Tuesday, July 21, 2015

SEC Staff Updates Guidance Under the Volcker Rule

By Jacquelyn Lumb

The SEC’s Divisions of Trading and Markets, Investment Management, and Corporation Finance have updated their responses to frequently asked questions about the Volcker Rule to address the seeding period treatment for registered investment companies (RICs) and foreign public funds (FPFs). Section 13 of the Bank Holding Company Act, known as the Volcker Rule, was added by the Dodd-Frank Act and generally prohibits banking entities from engaging in proprietary trading or from acquiring or owning an interest in a hedge fund or a private equity fund, subject to certain exemptions.

RICs and FPFs. RICs and FPFs are not covered funds under the rule implementing Section 13, but a banking entity may own a significant portion of the shares of an RIC or an FPF during a period in which it tests the fund’s investment strategy, establishes a track record of the fund’s performance for marketing purposes, and attempts to distribute the fund’s shares, known as the seeding period.
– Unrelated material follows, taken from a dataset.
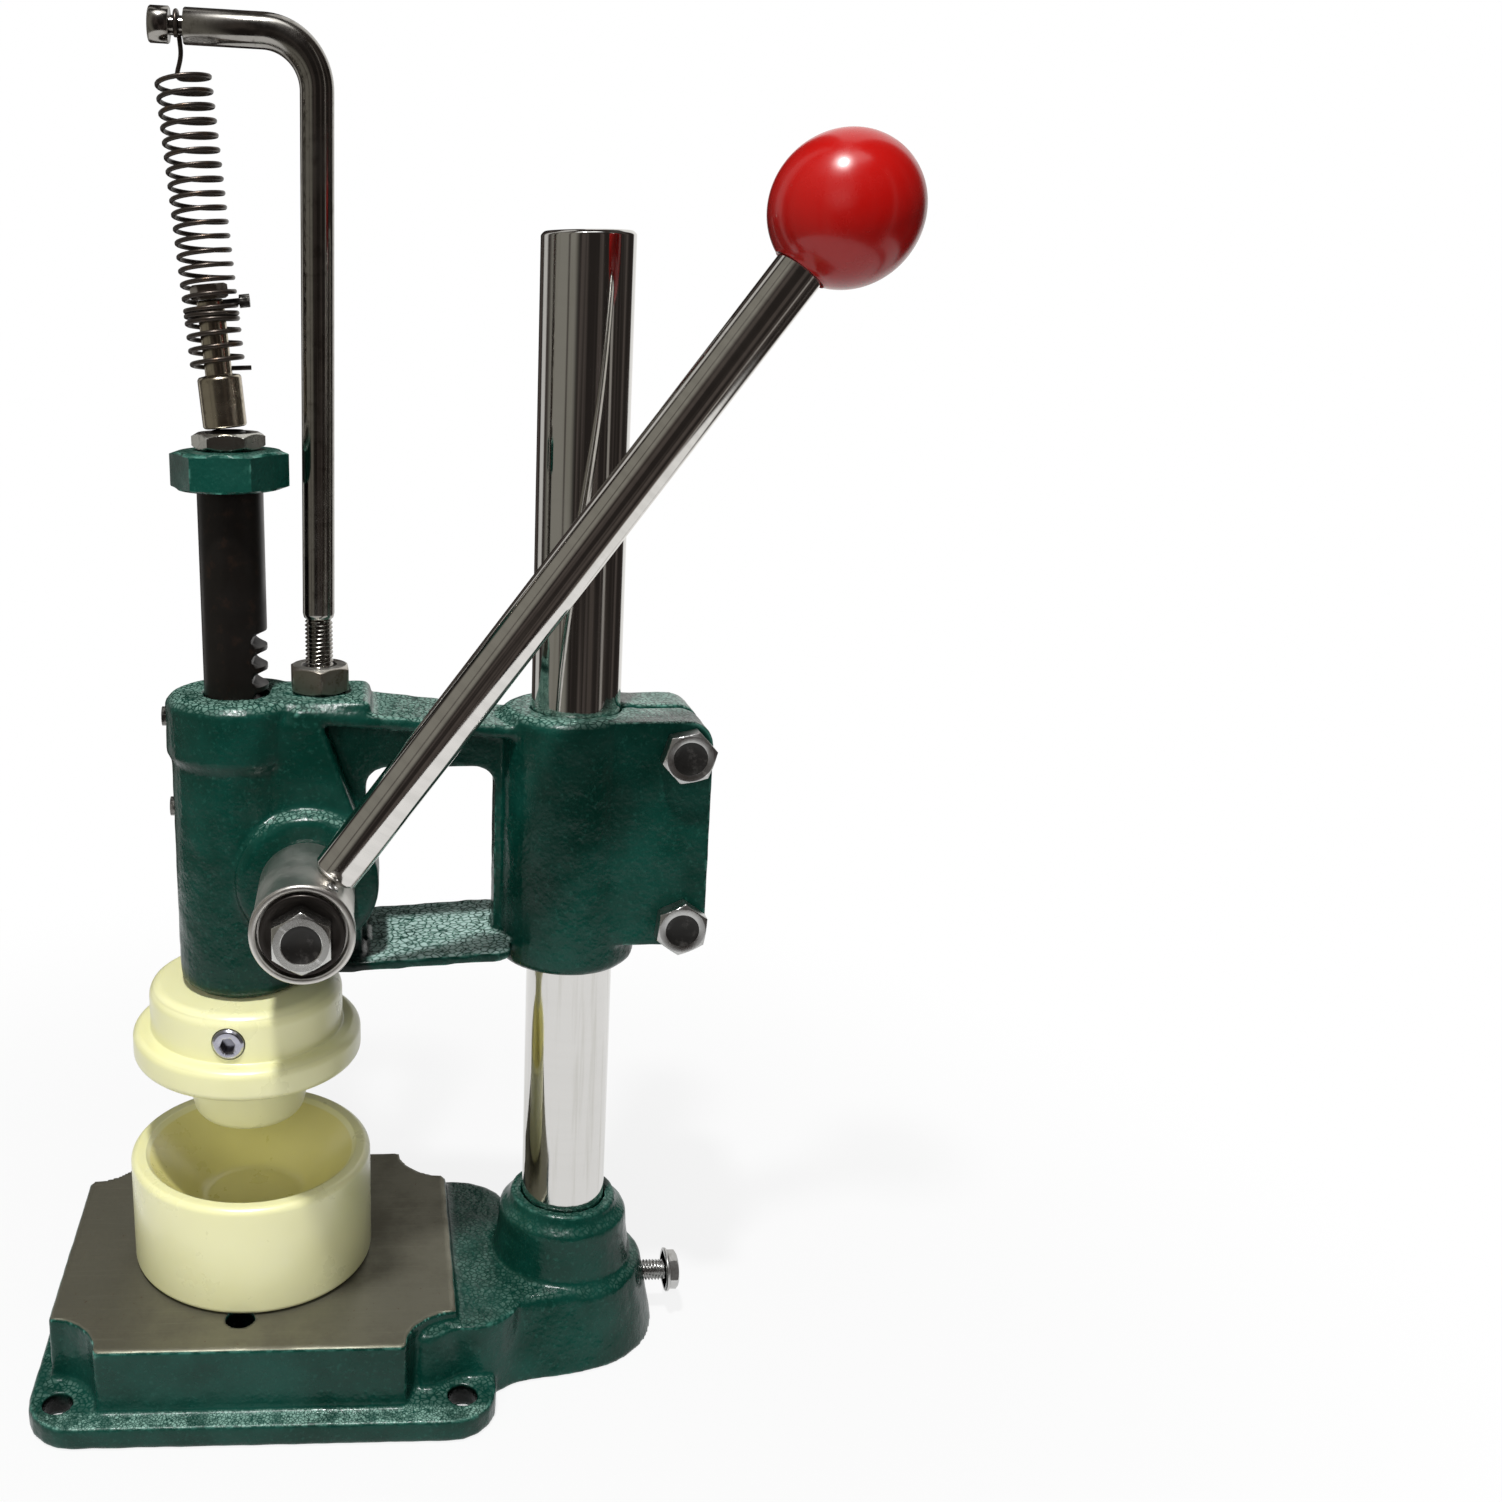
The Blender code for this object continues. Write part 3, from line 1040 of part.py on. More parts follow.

Seeding period. The staff said that it would not advise its fellow regulatory agencies to treat an RIC or an FPF as a banking entity solely on the basis that either one is established with a limited seeding period, absent evidence that either was being used to evade Section 13 of the Bank Holding Company Act and the implementing rules. The agencies recognize that the seeding period may take time. Three years is the maximum period of time expressly permitted for seeding a covered fund under the implementing rules.

The staff said the seeding period generally would be measured from the date on which the investment adviser or similar entity begins making investments in accordance with the fund’s written investment strategy. Accordingly, the staff would not advise the banking agencies to treat an RIC or an FPF as a banking entity solely on the basis of the level of ownership of the RIC or the FPF during a seeding period, or to expect an application to be submitted to the Federal Reserve Board to determine the length of the seeding period.

In a footnote to the guidance, the staff notes that the final rule requires a vehicle that is a covered fund (as opposed to an RIC or an FPC) during its seeding period, and that is formed and operated under a written plan to become an RIC, to apply to the Federal Reserve Board for an extension of the one-year seeding period granted to covered funds.

Exclusions. The implementing rule also excludes from the definition of a covered fund an issuer that has elected to be regulated as a business development company under the Investment Company Act and has not withdrawn that election, or that is formed and operated under a written plan to become a business development company and complies with the Investment Company Act requirements. Consistent with the parallel treatment of RICs, FPFs, and SEC-regulated BDCs, the staff would not advise the regulatory agencies to treat an SEC-regulated BDC as a banking entity solely on the basis of the level of ownership of the BDC by a banking entity during the seeding period.